Write out all of the data without omission, exactly as shown.

※ ※ ※

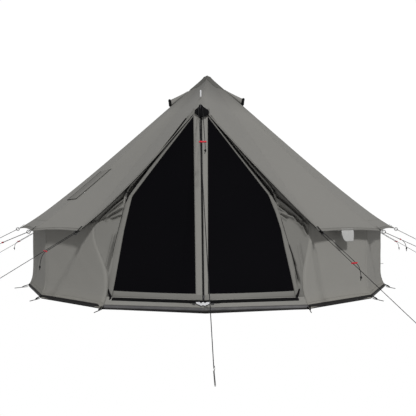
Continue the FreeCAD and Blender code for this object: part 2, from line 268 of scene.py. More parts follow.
@dataclass(frozen=True)
class Finish:
    """One material: its colours, gloss and surface pattern."""

    name: str
    colour: tuple[float, float, float]
    shade: tuple[float, float, float]
    pattern: Pattern = Pattern.WEAVE
    roughness: float = 0.85
    metallic: float = 0.0
    pitch: float = 0.0012
    relief: float = 0.0004
    tone_scale: float = 1.6
    contrast: float = 1.0
    dust_height: float = 0.12
    dust: float = 0.0
    sheen: float = 0.0
    thread_dark: float = 0.12
    gloss: float = 0.25
    # Painted shade: the colour darkens with height towards the peak, over the range below.
    high_tone: float = 0.0
    high_range: tuple[float, float] = (1.90, 2.42)
    dust_colour: tuple[float, float, float] = (0.16, 0.14, 0.11)

    def make(self, groups: Groups) -> Paint:
        """Build the material.

        Args:
            groups: The shared shader groups.

        Returns:
            The finished material.
        """
        material = bpy.data.materials.new(self.name)
        material.use_nodes = True
        tree = material.node_tree
        wire = Wiring(tree)
        shader = tree.nodes["Principled BSDF"]
        shader.inputs["Metallic"].default_value = self.metallic
        shader.inputs["Specular IOR Level"].default_value = self.gloss
        shader.inputs["Sheen Weight"].default_value = self.sheen
        where = tree.nodes.new("ShaderNodeTexCoord")
        age = tree.nodes.new("ShaderNodeGroup")
        age.node_tree = groups.ageing
        age.inputs["Scale"].default_value = self.tone_scale
        age.inputs["Contrast"].default_value = self.contrast
        age.inputs["Dust height"].default_value = self.dust_height
        wire.link(where.outputs["Object"], age.inputs["Vector"])
        height, mark = self.surface(wire, groups, where)
        base = wire.mixed(age.outputs["Tone"], self.shade, self.colour)
        thread = wire.math("MULTIPLY", mark, self.thread_dark)
        darker = tuple(c * 0.45 for c in self.shade)
        base = wire.mixed(thread, base, darker)
        if self.dust > 0:
            amount = wire.math("MULTIPLY", age.outputs["Dust"], self.dust)
            base = wire.mixed(amount, base, self.dust_colour)
        # Painted shade: darken the colour with height towards the top of the tent.
        if self.high_tone > 0:
            rise = tree.nodes.new("ShaderNodeMapRange")
            rise.inputs["From Min"].default_value, rise.inputs["From Max"].default_value = self.high_range
            rise.inputs["To Max"].default_value = self.high_tone
            wire.link(wire.split(where.outputs["Object"])["Z"], rise.inputs["Value"])
            base = wire.mixed(rise.outputs["Result"], base, darker)
        wire.link(base, shader.inputs["Base Color"])
        rough = wire.math("ADD", wire.math("MULTIPLY", age.outputs["Speck"], 0.12), self.roughness - 0.06)
        wire.link(rough, shader.inputs["Roughness"])
        bump = tree.nodes.new("ShaderNodeBump")
        bump.inputs["Distance"].default_value = self.relief
        bump.inputs["Strength"].default_value = 0.6
        wire.link(height, bump.inputs["Height"])
        wire.link(bump.outputs["Normal"], shader.inputs["Normal"])
        return material

    def surface(self, wire: Wiring, groups: Groups, where: bpy.types.Node) -> tuple[Outlet, Outlet]:
        """Relief of the pattern, and the mask of its dark lines.

        Args:
            wire: Calls that add nodes to it.
            groups: The shared shader groups.
            where: Texture coordinates.

        Returns:
            Outputs with the height and the mask.
        """
        if self.pattern in (Pattern.WEAVE, Pattern.NET, Pattern.BRAID):
            threads = wire.tree.nodes.new("ShaderNodeGroup")
            threads.node_tree = groups.threads
            turns = 2 * math.pi / self.pitch
            threads.inputs["Across"].default_value = turns
            threads.inputs["Along"].default_value = turns
            threads.inputs["Shift"].default_value = 1.0 if self.pattern is Pattern.BRAID else 0.0
            wire.link(where.outputs["UV"], threads.inputs["Vector"])
            return threads.outputs["Height"], threads.outputs["Gap"]
        stretch = wire.tree.nodes.new("ShaderNodeMapping")
        along = 0.04 if self.pattern is Pattern.BRUSHED else 1.0
        stretch.inputs["Scale"].default_value = (1.0, 1.0, along)
        wire.link(where.outputs["Object"], stretch.inputs["Vector"])
        grain = wire.noise(stretch.outputs["Vector"], 1.0 / self.pitch, 3.0)
        return grain, grain


FINISHES = {
    # Roof and peak carry painted shade that darkens them towards the top.
    "roof": Finish("canvas_roof", (0.172, 0.168, 0.156), (0.148, 0.145, 0.134), sheen=0.05, tone_scale=0.9,
                   high_tone=0.95),
    # Wall colour raised a little: painted light that offsets the darker shading of the left wall.
    "wall": Finish("canvas_wall", (0.166, 0.162, 0.150), (0.145, 0.142, 0.131), dust=0.35),
    "hem": Finish("canvas_hem", (0.158, 0.154, 0.143), (0.136, 0.133, 0.123), tone_scale=2.0),
    # The peak's darker colours are painted shade, matching the shaded top of the roof.
    "peak": Finish("canvas_peak", (0.128, 0.125, 0.115), (0.108, 0.106, 0.098), tone_scale=6.0,
                   high_tone=0.80),
    # Darker copy of the canvas: painted shade on the doorway canvas, its strip edges and foot bands.
    "front": Finish("canvas_front", (0.130, 0.127, 0.118), (0.106, 0.104, 0.096), tone_scale=4.0),
    "flap": Finish("stove_cover", (0.150, 0.147, 0.137), (0.130, 0.127, 0.118), tone_scale=3.0),
    "trim": Finish("canvas_trim", (0.165, 0.161, 0.150), (0.140, 0.137, 0.127), tone_scale=4.0),
    "seam": Finish("canvas_seam", (0.105, 0.103, 0.095), (0.085, 0.083, 0.077), tone_scale=4.0),
    "net": Finish("insect_net", (0.0030, 0.0028, 0.0036), (0.002, 0.002, 0.0025), Pattern.NET,
                  roughness=0.95, pitch=0.0024, relief=0.0003, thread_dark=0.3, gloss=0.02),
    "sheet": Finish("groundsheet_vinyl", (0.0075, 0.0075, 0.0080), (0.005, 0.005, 0.0055),
                    roughness=0.6, pitch=0.004, relief=0.0002, dust=0.05, gloss=0.12),
    "vinyl": Finish("threshold_vinyl", (0.070, 0.068, 0.070), (0.034, 0.033, 0.035),
                    roughness=0.55, pitch=0.003, relief=0.0003, tone_scale=3.0, contrast=1.2, gloss=0.3),
    "web": Finish("black_webbing", (0.0045, 0.0045, 0.0048), (0.003, 0.003, 0.0033), pitch=0.003,
                  relief=0.0006, gloss=0.06),
    "rope": Finish("guy_rope_braid", (0.022, 0.022, 0.023), (0.010, 0.010, 0.011), Pattern.BRAID,
                   roughness=0.8, pitch=0.0035, relief=0.0006, tone_scale=60.0, thread_dark=0.5, gloss=0.1),
    "steel": Finish("galvanised_steel", (0.46, 0.46, 0.45), (0.30, 0.30, 0.30), Pattern.BRUSHED,
                    roughness=0.38, metallic=1.0, pitch=0.002, relief=0.0001, tone_scale=30.0),
    "dark_steel": Finish("black_steel", (0.030, 0.030, 0.032), (0.018, 0.018, 0.019), Pattern.GRAIN,
                         roughness=0.45, pitch=0.002, relief=0.0001, tone_scale=30.0),
    "red": Finish("red_anodised", (0.52, 0.012, 0.028), (0.38, 0.008, 0.020), Pattern.GRAIN,
                  roughness=0.36, metallic=0.35, pitch=0.0015, relief=0.0001, tone_scale=60.0),
    "plastic": Finish("black_plastic", (0.010, 0.010, 0.011), (0.007, 0.007, 0.008), Pattern.GRAIN,
                      roughness=0.5, pitch=0.001, relief=0.0001, tone_scale=30.0),
    "rubber": Finish("black_rubber", (0.014, 0.014, 0.014), (0.010, 0.010, 0.010), Pattern.GRAIN,
                     roughness=0.8, pitch=0.003, relief=0.0003, tone_scale=20.0),
    "label": Finish("woven_label", (0.34, 0.34, 0.335), (0.25, 0.25, 0.245), pitch=0.0016, tone_scale=30.0),
    "silver": Finish("reflective_tape", (0.46, 0.46, 0.47), (0.34, 0.34, 0.35), Pattern.GRAIN,
                     roughness=0.35, pitch=0.004, relief=0.0004, tone_scale=24.0)}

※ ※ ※

Answer to this task:
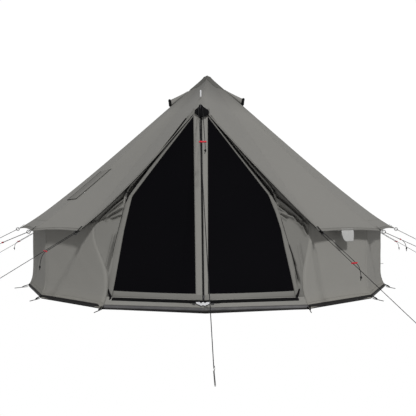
Continue the FreeCAD and Blender code for this object: part 2, from line 268 of scene.py. More parts follow.
@dataclass(frozen=True)
class Finish:
    """One material: its colours, gloss and surface pattern."""

    name: str
    colour: tuple[float, float, float]
    shade: tuple[float, float, float]
    pattern: Pattern = Pattern.WEAVE
    roughness: float = 0.85
    metallic: float = 0.0
    pitch: float = 0.0012
    relief: float = 0.0004
    tone_scale: float = 1.6
    contrast: float = 1.0
    dust_height: float = 0.12
    dust: float = 0.0
    sheen: float = 0.0
    thread_dark: float = 0.12
    gloss: float = 0.25
    # Painted shade: the colour darkens with height towards the peak, over the range below.
    high_tone: float = 0.0
    high_range: tuple[float, float] = (1.90, 2.42)
    dust_colour: tuple[float, float, float] = (0.16, 0.14, 0.11)

    def make(self, groups: Groups) -> Paint:
        """Build the material.

        Args:
            groups: The shared shader groups.

        Returns:
            The finished material.
        """
        material = bpy.data.materials.new(self.name)
        material.use_nodes = True
        tree = material.node_tree
        wire = Wiring(tree)
        shader = tree.nodes["Principled BSDF"]
        shader.inputs["Metallic"].default_value = self.metallic
        shader.inputs["Specular IOR Level"].default_value = self.gloss
        shader.inputs["Sheen Weight"].default_value = self.sheen
        where = tree.nodes.new("ShaderNodeTexCoord")
        age = tree.nodes.new("ShaderNodeGroup")
        age.node_tree = groups.ageing
        age.inputs["Scale"].default_value = self.tone_scale
        age.inputs["Contrast"].default_value = self.contrast
        age.inputs["Dust height"].default_value = self.dust_height
        wire.link(where.outputs["Object"], age.inputs["Vector"])
        height, mark = self.surface(wire, groups, where)
        base = wire.mixed(age.outputs["Tone"], self.shade, self.colour)
        thread = wire.math("MULTIPLY", mark, self.thread_dark)
        darker = tuple(c * 0.45 for c in self.shade)
        base = wire.mixed(thread, base, darker)
        if self.dust > 0:
            amount = wire.math("MULTIPLY", age.outputs["Dust"], self.dust)
            base = wire.mixed(amount, base, self.dust_colour)
        # Painted shade: darken the colour with height towards the top of the tent.
        if self.high_tone > 0:
            rise = tree.nodes.new("ShaderNodeMapRange")
            rise.inputs["From Min"].default_value, rise.inputs["From Max"].default_value = self.high_range
            rise.inputs["To Max"].default_value = self.high_tone
            wire.link(wire.split(where.outputs["Object"])["Z"], rise.inputs["Value"])
            base = wire.mixed(rise.outputs["Result"], base, darker)
        wire.link(base, shader.inputs["Base Color"])
        rough = wire.math("ADD", wire.math("MULTIPLY", age.outputs["Speck"], 0.12), self.roughness - 0.06)
        wire.link(rough, shader.inputs["Roughness"])
        bump = tree.nodes.new("ShaderNodeBump")
        bump.inputs["Distance"].default_value = self.relief
        bump.inputs["Strength"].default_value = 0.6
        wire.link(height, bump.inputs["Height"])
        wire.link(bump.outputs["Normal"], shader.inputs["Normal"])
        return material

    def surface(self, wire: Wiring, groups: Groups, where: bpy.types.Node) -> tuple[Outlet, Outlet]:
        """Relief of the pattern, and the mask of its dark lines.

        Args:
            wire: Calls that add nodes to it.
            groups: The shared shader groups.
            where: Texture coordinates.

        Returns:
            Outputs with the height and the mask.
        """
        if self.pattern in (Pattern.WEAVE, Pattern.NET, Pattern.BRAID):
            threads = wire.tree.nodes.new("ShaderNodeGroup")
            threads.node_tree = groups.threads
            turns = 2 * math.pi / self.pitch
            threads.inputs["Across"].default_value = turns
            threads.inputs["Along"].default_value = turns
            threads.inputs["Shift"].default_value = 1.0 if self.pattern is Pattern.BRAID else 0.0
            wire.link(where.outputs["UV"], threads.inputs["Vector"])
            return threads.outputs["Height"], threads.outputs["Gap"]
        stretch = wire.tree.nodes.new("ShaderNodeMapping")
        along = 0.04 if self.pattern is Pattern.BRUSHED else 1.0
        stretch.inputs["Scale"].default_value = (1.0, 1.0, along)
        wire.link(where.outputs["Object"], stretch.inputs["Vector"])
        grain = wire.noise(stretch.outputs["Vector"], 1.0 / self.pitch, 3.0)
        return grain, grain


FINISHES = {
    # Roof and peak carry painted shade that darkens them towards the top.
    "roof": Finish("canvas_roof", (0.172, 0.168, 0.156), (0.148, 0.145, 0.134), sheen=0.05, tone_scale=0.9,
                   high_tone=0.95),
    # Wall colour raised a little: painted light that offsets the darker shading of the left wall.
    "wall": Finish("canvas_wall", (0.166, 0.162, 0.150), (0.145, 0.142, 0.131), dust=0.35),
    "hem": Finish("canvas_hem", (0.158, 0.154, 0.143), (0.136, 0.133, 0.123), tone_scale=2.0),
    # The peak's darker colours are painted shade, matching the shaded top of the roof.
    "peak": Finish("canvas_peak", (0.128, 0.125, 0.115), (0.108, 0.106, 0.098), tone_scale=6.0,
                   high_tone=0.80),
    # Darker copy of the canvas: painted shade on the doorway canvas, its strip edges and foot bands.
    "front": Finish("canvas_front", (0.130, 0.127, 0.118), (0.106, 0.104, 0.096), tone_scale=4.0),
    "flap": Finish("stove_cover", (0.150, 0.147, 0.137), (0.130, 0.127, 0.118), tone_scale=3.0),
    "trim": Finish("canvas_trim", (0.165, 0.161, 0.150), (0.140, 0.137, 0.127), tone_scale=4.0),
    "seam": Finish("canvas_seam", (0.105, 0.103, 0.095), (0.085, 0.083, 0.077), tone_scale=4.0),
    "net": Finish("insect_net", (0.0030, 0.0028, 0.0036), (0.002, 0.002, 0.0025), Pattern.NET,
                  roughness=0.95, pitch=0.0024, relief=0.0003, thread_dark=0.3, gloss=0.02),
    "sheet": Finish("groundsheet_vinyl", (0.0075, 0.0075, 0.0080), (0.005, 0.005, 0.0055),
                    roughness=0.6, pitch=0.004, relief=0.0002, dust=0.05, gloss=0.12),
    "vinyl": Finish("threshold_vinyl", (0.070, 0.068, 0.070), (0.034, 0.033, 0.035),
                    roughness=0.55, pitch=0.003, relief=0.0003, tone_scale=3.0, contrast=1.2, gloss=0.3),
    "web": Finish("black_webbing", (0.0045, 0.0045, 0.0048), (0.003, 0.003, 0.0033), pitch=0.003,
                  relief=0.0006, gloss=0.06),
    "rope": Finish("guy_rope_braid", (0.022, 0.022, 0.023), (0.010, 0.010, 0.011), Pattern.BRAID,
                   roughness=0.8, pitch=0.0035, relief=0.0006, tone_scale=60.0, thread_dark=0.5, gloss=0.1),
    "steel": Finish("galvanised_steel", (0.46, 0.46, 0.45), (0.30, 0.30, 0.30), Pattern.BRUSHED,
                    roughness=0.38, metallic=1.0, pitch=0.002, relief=0.0001, tone_scale=30.0),
    "dark_steel": Finish("black_steel", (0.030, 0.030, 0.032), (0.018, 0.018, 0.019), Pattern.GRAIN,
                         roughness=0.45, pitch=0.002, relief=0.0001, tone_scale=30.0),
    "red": Finish("red_anodised", (0.52, 0.012, 0.028), (0.38, 0.008, 0.020), Pattern.GRAIN,
                  roughness=0.36, metallic=0.35, pitch=0.0015, relief=0.0001, tone_scale=60.0),
    "plastic": Finish("black_plastic", (0.010, 0.010, 0.011), (0.007, 0.007, 0.008), Pattern.GRAIN,
                      roughness=0.5, pitch=0.001, relief=0.0001, tone_scale=30.0),
    "rubber": Finish("black_rubber", (0.014, 0.014, 0.014), (0.010, 0.010, 0.010), Pattern.GRAIN,
                     roughness=0.8, pitch=0.003, relief=0.0003, tone_scale=20.0),
    "label": Finish("woven_label", (0.34, 0.34, 0.335), (0.25, 0.25, 0.245), pitch=0.0016, tone_scale=30.0),
    "silver": Finish("reflective_tape", (0.46, 0.46, 0.47), (0.34, 0.34, 0.35), Pattern.GRAIN,
                     roughness=0.35, pitch=0.004, relief=0.0004, tone_scale=24.0)}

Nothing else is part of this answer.